Sebelum kasus kematian ternak babi merebak di Sumut, Kementan membuat edaran kepada sejumlah pemerintah daerah untuk meningkatkan kewaspadaan terhadap wabah itu. Pada 22 Agustus 2019, Organisasi Pangan dan Pertanian (FAO) melaporkan kejadian tekonfirmasi ASF di 7 negara Asia dan peningkatan kematian temak babi yang terduga ASF di Filipina sampai 20 persen.
Pada saat ada laporan kasus kematian ternak babi, Fajar mengklaim, pemerintah langsung melakukan investigasi dengan tim gabungan Kementan, Balai Veteriner, dan dinas terkait. Bersamaan dengan itu, penanganan dengan menerapkan standar prosedur untuk ASF, sosialisasi, bantuan desinfektan dan sprayer, penguburan dan disposal bangkai untuk cegah penularan yang meluas.
Tak hanya itu, pemerintah juga membentuk posko gabungan penanggulangan kasus kematian babi dan melakukan pendampingan pada staf dinas kabupaten setempat.
Ketua Umum Pengurus Besar Perhimpunan Dokter Hewan Indonesia (PB PDHI) Drh Muhammad Munawaroh dalam pernyataannya (Kompas, 5/12/2019) mengharapkan deklarasi segera dari pemerintah untuk mendukung upaya pengendalian dan penanggulangan penyakit ASF yang legal.
”Indonesia adalah anggota Organisasi Kesehatan Hewan Dunia atau Office International des Epizooties (OIE). Negara anggota OIE berkewajiban membagikan informasi kejadian wabah penyakit hewan menular yang termasuk kategori penyakit hewan lintas batas,” katanya.
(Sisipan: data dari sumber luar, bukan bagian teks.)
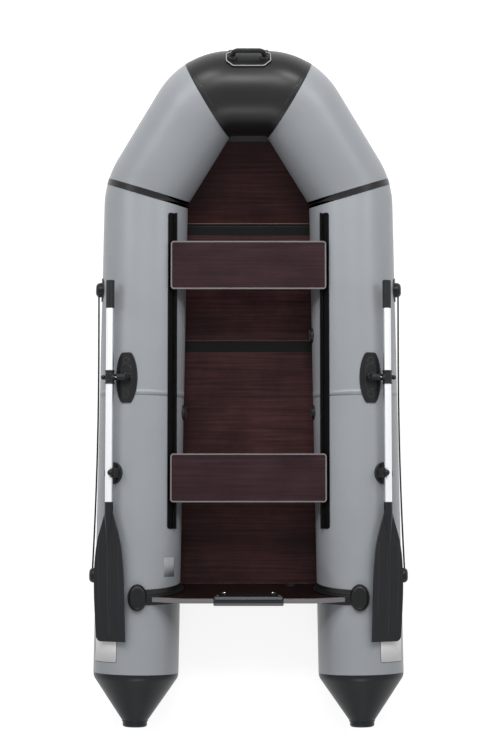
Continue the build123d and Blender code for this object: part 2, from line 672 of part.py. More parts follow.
with BuildPart() as oar_collar:
    with BuildSketch(oar_plane(COLLAR_Y[1])):
        Circle(COLLAR_R)
    extrude(amount=COLLAR_Y[1] - COLLAR_Y[0])
    for forward in COLLAR_GROOVES:
        with BuildSketch(oar_plane(ROWLOCK_Y + forward)):
            Circle(COLLAR_R)
            Circle(COLLAR_GROOVE_R, mode=Mode.SUBTRACT)
        extrude(amount=COLLAR_GROOVE / 2, both=True, mode=Mode.SUBTRACT)
    with BuildSketch(facing(OAR - PIN * (COLLAR_R + COLLAR_BOSS), PIN)):
        Circle(BOSS_R)
    extrude(amount=COLLAR_R + COLLAR_BOSS)
    with BuildSketch(facing(OAR, PIN)):
        Circle(KNOB_R / 2)
    extrude(amount=KNOB_REACH)
    add(oar_pin.part, mode=Mode.SUBTRACT)
    with BuildSketch(oar_plane(COLLAR_Y[1])):
        Circle(SHAFT_R)
    extrude(amount=COLLAR_Y[1] - COLLAR_Y[0], mode=Mode.SUBTRACT)
    with BuildSketch(Plane(origin=OAR + PIN * KNOB_REACH, x_dir=PIN, z_dir=AHEAD)):
        Circle(KNOB_R)
        with Locations((0, -KNOB_R)):
            Rectangle(2 * KNOB_R, 2 * KNOB_R, mode=Mode.SUBTRACT)
    revolve(axis=Axis(OAR + PIN * KNOB_REACH, PIN))
write_pair("oar_collar", oar_collar)

with BuildPart() as oar_shaft:
    with BuildSketch(oar_plane(GRIP_Y[1] - GRIP_CAP)):
        Circle(SHAFT_R)
        Circle(SHAFT_R - SHAFT_WALL, mode=Mode.SUBTRACT)
    extrude(amount=GRIP_Y[1] - GRIP_CAP - BLADE_Y)
write_pair("oar_shaft", oar_shaft)

with BuildPart() as oar_grip:
    with BuildSketch(oar_plane(GRIP_Y[1])):
        Circle(GRIP_R)
    extrude(amount=GRIP_Y[1] - GRIP_Y[0])
    fillet(edges().group_by(Axis.Y)[-1], GRIP_EDGE)
    with BuildSketch(oar_plane(GRIP_Y[1] - GRIP_CAP)):
        with PolarLocations(GRIP_R + FLUTE_R - FLUTE_DEPTH, GRIP_FLUTES):
            Circle(FLUTE_R)
    extrude(amount=GRIP_Y[1] - GRIP_Y[0] - 2 * GRIP_CAP, mode=Mode.SUBTRACT)
    with BuildSketch(oar_plane(GRIP_Y[1] - GRIP_CAP)):
        Circle(SHAFT_R)
    extrude(amount=GRIP_Y[1] - GRIP_Y[0], mode=Mode.SUBTRACT)
write_pair("oar_grip", oar_grip)

# The blade: x runs aft from its neck, y across it, z out of its back. It dips towards the tube like a spoon.
roll = radians(BLADE_ROLL)
blade_face = Plane(origin=(OAR.X, BLADE_Y, OAR.Z), x_dir=(0, -1, 0), z_dir=(-sin(roll), 0, cos(roll)))
blade_side = Plane(origin=blade_face.origin, x_dir=(0, -1, 0), z_dir=blade_face.y_dir * -1)
with BuildPart() as oar_blade:
    with BuildSketch(blade_face):
        with BuildLine():
            neck = Line((BLADE_NECK, 0), (BLADE_NECK, SHAFT_R))
            flare = Spline(neck @ 1, *BLADE_FLARE)
            edge = Line(flare @ 1, (BLADE_LENGTH, BLADE_TIP_WIDTH / 2))
            Line(edge @ 1, (BLADE_LENGTH, 0))
            mirror(about=Plane.XZ)
        make_face()
        fillet(vertices().sort_by(Axis.Y)[:2], BLADE_CORNER)
    extrude(amount=BLADE_DIP * 2, both=True)
    with BuildSketch(blade_side):
        with BuildLine():
            straight = Line((0, 0), (BLADE_SPOON, 0))
            spoon = TangentArc(straight @ 1, (BLADE_LENGTH + 5, -BLADE_DIP), tangent=straight % 1)
            offset(amount=BLADE_T / 2, side=Side.BOTH)
        make_face()
    extrude(amount=BLADE_TIP_WIDTH, both=True, mode=Mode.INTERSECT)
    with BuildSketch(blade_side):
        with BuildLine():
            Polyline(
                (0, 0),
                (0, NECK_R),
                (BLADE_NECK * 2, NECK_R),
                (BLADE_SPOON, BLADE_RIBS[0][1]),
                (BLADE_SPOON, 0),
                close=True,
            )
        make_face()
    revolve(axis=Axis(blade_face.origin, (0, -1, 0)))
    for across, rib_r in BLADE_RIBS:
        rib_side = blade_side.offset(across)
        with BuildLine(rib_side) as rib_line:
            start = Line((BLADE_SPOON - 10, 0), (BLADE_SPOON, 0))
            TangentArc(start @ 1, (BLADE_LENGTH - RIB_END, -BLADE_DIP * RIB_DIP_SHARE), tangent=start % 1)
        with BuildSketch(Plane(origin=rib_side.from_local_coords((BLADE_SPOON - 10, 0, 0)), z_dir=(0, -1, 0))) as rib:
            Circle(rib_r)
        sweep(rib.sketch, path=rib_line.line)
write_pair("oar_blade", oar_blade)

# Rests glued to the tubes: a rimmed pad under the shaft, and inboard of it a post whose ball keeps the shaft in
REST = on_port_tube(REST_Y, REST_TILT, forward=AHEAD)
across_rest = Plane(origin=(OAR.X, REST_Y, OAR.Z), x_dir=PIN * -1, z_dir=AHEAD * -1)
with BuildPart() as rest_rim:
    with BuildSketch(REST):
        Ellipse(REST_LENGTH / 2 - REST_RIM_INSET, REST_WIDTH / 2 - REST_RIM_INSET)
        Ellipse(REST_LENGTH / 2 - REST_RIM, REST_WIDTH / 2 - REST_RIM, mode=Mode.SUBTRACT)
        Rectangle(REST_LENGTH, REST_WIDTH, align=(Align.CENTER, Align.MAX), mode=Mode.INTERSECT)
    extrude(amount=TUBE_R / 2, both=True)
    trim_to_layer(REST_RIM_H)

with BuildPart() as oar_rest:
    with BuildSketch(REST):
        Ellipse(REST_LENGTH / 2, REST_WIDTH / 2)
        Rectangle(REST_TAB_LENGTH, REST_TAB_REACH, align=(Align.CENTER, Align.MIN))
    extrude(amount=TUBE_R / 2, both=True)
    trim_to_layer(REST_T)
    add(rest_rim.part)
    with BuildSketch(across_rest):
        with BuildLine():
            Polyline(
                (-SADDLE_HALF - 4, -TUBE_R / 2),
                (-SADDLE_HALF, -SHAFT_R - REST_GAP),
                (POST_X[0], -SHAFT_R - REST_GAP),
                (POST_X[0], BALL[1]),
                (POST_X[1], BALL[1]),
                (POST_X[1] + 4, -TUBE_R / 2),
                close=True,
            )
        make_face()
        Circle(SHAFT_R + REST_GAP, mode=Mode.SUBTRACT)
    extrude(amount=SADDLE_LENGTH / 2, both=True)
    clear_of_tubes(side_tube)
    with Locations(Plane(origin=across_rest.from_local_coords((*BALL, 0)), z_dir=AHEAD)):
        Sphere(BALL_R)
write_pair("oar_rest", oar_rest)

# ---------------------------------------------------------------- grab lines

LINE = [Vector(x, y, z) for x, y, z in GRAB_LINE]
runs = [(b - a).length for a, b in zip(LINE, LINE[1:])]
turns = [(b - a).get_angle(c - b) for a, b, c in zip(LINE, LINE[1:], LINE[2:])]
bends = [LINE_FILL * min(pair) / tan(radians(turn / 2)) for *pair, turn in zip(runs, runs[1:], turns)]
print("grab line radii", [round(bend) for bend in bends])
with BuildPart() as grab_line:
    with BuildLine() as route:
        FilletPolyline(*LINE, radius=bends)
    with BuildSketch(Plane(origin=LINE[0], z_dir=LINE[1] - LINE[0])):
        Circle(ROPE_D / 2)
    sweep()
length = sum(edge.length for edge in route.edges())
print("grab line volume", round(grab_line.part.volume), "of", round(length * pi * ROPE_D**2 / 4))
write_pair("grab_line", grab_line)

# The port line is tied inside the domes of two eyes glued to the tube.
for name, y in EYE_Y.items():
    seat = on_port_tube(y, EYE_TILT)
    with BuildPart() as rope_eye:
        with BuildSketch(seat):
            Ellipse(EYE_LENGTH / 2, EYE_WIDTH / 2)
        extrude(amount=TUBE_R / 2, both=True)
        trim_to_layer(EYE_T)
        with BuildSketch(seat):
            Circle(EYE_DOME_R)
        extrude(amount=EYE_H)
        fillet(faces().sort_by(Axis(seat.origin, seat.z_dir))[-1].edges(), EYE_EDGE)
        clear_of_tubes(side_tube)
        add(grab_line.part, mode=Mode.SUBTRACT)
    write_pair(f"rope_eye_{name}", rope_eye)

# ---------------------------------------------------------------- bow handle and air valves

lean = radians(HANDLE_TILT)
out = Vector(0, sin(lean), cos(lean))
BOW_MIDDLE = (BOW_PORT + BOW_STARBOARD) / 2
HANDLE = Plane(origin=BOW_MIDDLE + out * TUBE_R, x_dir=(1, 0, 0), z_dir=out)
with BuildPart() as handle_rim:
    with BuildSketch(HANDLE):
        Rectangle(HANDLE_LENGTH, HANDLE_WIDTH)
        chamfer(vertices(), HANDLE_CORNER)
        fillet(vertices(), HANDLE_CORNER / 2)
        offset(amount=-HANDLE_RIM, mode=Mode.SUBTRACT)
    extrude(amount=TUBE_R / 2, both=True)
    trim_to_layer(HANDLE_RIM_H, BOW_PORT, BOW_STARBOARD)

with BuildPart() as bow_handle:
    with BuildSketch(HANDLE):
        Rectangle(HANDLE_LENGTH, HANDLE_WIDTH)
        chamfer(vertices(), HANDLE_CORNER)
        fillet(vertices(), HANDLE_CORNER / 2)
    extrude(amount=TUBE_R / 2, both=True)
    trim_to_layer(HANDLE_T, BOW_PORT, BOW_STARBOARD)
    add(handle_rim.part)
    with BuildSketch(HANDLE):
        with Locations((-HANDLE_FOOT_X, 0), (HANDLE_FOOT_X, 0)):
            Circle(HANDLE_FOOT_R)
    feet = extrude(amount=HANDLE_FOOT_H)
    chamfer(feet.faces().sort_by(Axis(HANDLE.origin, HANDLE.z_dir))[-2:].edges(), HANDLE_FOOT_EDGE)
    with BuildLine(Plane(origin=HANDLE.origin, x_dir=(1, 0, 0), z_dir=HANDLE.y_dir * -1)):
        FilletPolyline(
            (-HANDLE_FOOT_X, 0),
            (-HANDLE_FOOT_X, HANDLE_H),
            (HANDLE_FOOT_X, HANDLE_H),
            (HANDLE_FOOT_X, 0),
            radius=HANDLE_BEND,
        )
    with BuildSketch(Plane(origin=HANDLE.origin - HANDLE.x_dir * HANDLE_FOOT_X, z_dir=out)):
        Circle(HANDLE_GRIP_R)
    sweep()
    clear_of_tubes(bow_centre, bow_tube, bow_tube_starboard)
write("bow_handle", bow_handle)


def air_valve(y):
    """Screw-in valve in the port tube's inner flank: a flange, a cap and the finger ribs across it."""
    place = on_port_tube(y, -VALVE_TILT)
    with BuildPart() as valve:
        with BuildSketch(place.offset(-VALVE_DEPTH)):
            Circle(VALVE_R)
        extrude(amount=VALVE_DEPTH + VALVE_T)
        with BuildSketch(place.offset(VALVE_T)):
            Circle(VALVE_CAP_R)
        cap = extrude(amount=VALVE_CAP_T)
        chamfer(cap.edges().sort_by(Axis(place.origin, place.z_dir))[-1], VALVE_CAP_EDGE)
        with BuildSketch(place.offset(VALVE_T + VALVE_CAP_T)):
            reach = 2 * (VALVE_CAP_R - VALVE_CAP_EDGE)
            Rectangle(reach, VALVE_RIB)
            Rectangle(VALVE_RIB, reach)
        extrude(amount=VALVE_RIB)
        clear_of_tubes(side_tube)
    return valve


write_pair("air_valve", air_valve(VALVE_Y["side"]))

# The bow tubes' valve is on the starboard side.
with BuildPart() as air_valve_bow:
    mirror(air_valve(VALVE_Y["bow"]).part, about=Plane.YZ)
write("air_valve_bow", air_valve_bow)
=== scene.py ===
from math import cos, pi, radians, sin, sqrt, tan

import bmesh
import bpy
from mathutils import Matrix, Vector


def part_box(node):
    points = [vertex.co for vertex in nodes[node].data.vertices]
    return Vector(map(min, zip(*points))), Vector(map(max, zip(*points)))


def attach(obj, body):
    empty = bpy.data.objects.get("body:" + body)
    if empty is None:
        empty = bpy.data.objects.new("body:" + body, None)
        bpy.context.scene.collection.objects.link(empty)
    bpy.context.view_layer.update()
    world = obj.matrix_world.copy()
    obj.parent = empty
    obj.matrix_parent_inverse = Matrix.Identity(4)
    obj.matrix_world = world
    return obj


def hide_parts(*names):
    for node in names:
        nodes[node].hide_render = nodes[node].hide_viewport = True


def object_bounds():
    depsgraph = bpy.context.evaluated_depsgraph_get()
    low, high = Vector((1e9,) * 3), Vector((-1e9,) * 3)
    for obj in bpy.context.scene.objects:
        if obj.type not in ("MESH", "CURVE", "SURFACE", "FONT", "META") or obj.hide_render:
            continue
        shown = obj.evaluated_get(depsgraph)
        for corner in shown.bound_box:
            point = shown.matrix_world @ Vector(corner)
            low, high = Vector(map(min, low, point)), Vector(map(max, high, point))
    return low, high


# Inflatable motor dinghy, dressed: coated-fabric air tubes, film-faced plywood, moulded fittings, oars and ropes.
# Metres. +X is starboard, +Y the bow, +Z up. Port pieces are made first and mirrored to starboard.

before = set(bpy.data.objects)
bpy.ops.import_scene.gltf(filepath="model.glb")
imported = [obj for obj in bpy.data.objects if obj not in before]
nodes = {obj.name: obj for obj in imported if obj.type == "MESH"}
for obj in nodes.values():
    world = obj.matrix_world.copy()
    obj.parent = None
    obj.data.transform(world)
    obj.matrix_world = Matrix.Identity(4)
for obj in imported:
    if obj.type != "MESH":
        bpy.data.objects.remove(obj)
cad_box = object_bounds()
scene = bpy.context.scene
MM = 0.001

# ---------------------------------------------------------------- camera

camera = bpy.data.objects.new("camera", bpy.data.cameras.new("camera"))
scene.collection.objects.link(camera)
camera.location = (0, -0.6349, 8.257)
camera.rotation_euler = (radians(5), 0, 0)
camera.data.lens = 87
camera.data.sensor_width = 36
scene.camera = camera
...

Informasi itu juga perlu diumumkan oleh Menteri Pertanian. Hal itu tertuang dalam Undang-Undang (UU) Nomor 18 Tahun 2009 tentang Peternakan dan Kesehatan Hewan, UU Nomor 41 Tahun 2014 tentang Perubahan atas UU Nomor 18 Tahun 2009 tentang Peternakan dan Kesehatan Hewan, serta Peraturan Pemerintah Nomor 47 Tahun 2014 tentang Pengendalian dan Penanggulangan Penyakit Hewan.
PB PDHI telah mengonfirmasi adanya ASF melalui pengamatan gejala klinis di lapangan, perubahan patologi, dan pengujian laboratorium di Balai Veteriner Medan terhadap sampel darah dan organ yang berasal dari babi yang mati atau sakit pada Oktober 2019.
Pengerjaan itu dilakukan menggunakan teknik reverse transcription polymerase chain reaction (RT PCR) yang kemudian menunjukkan sejumlah sampel positif terhadap ASF. ”Berdasarkan hal-hal di atas, dengan ini PB PDHI meminta pemerintah segera mengumumkan dan menetapkan kasus wabah penyakit ASF di Sumatera Utara,” katanya.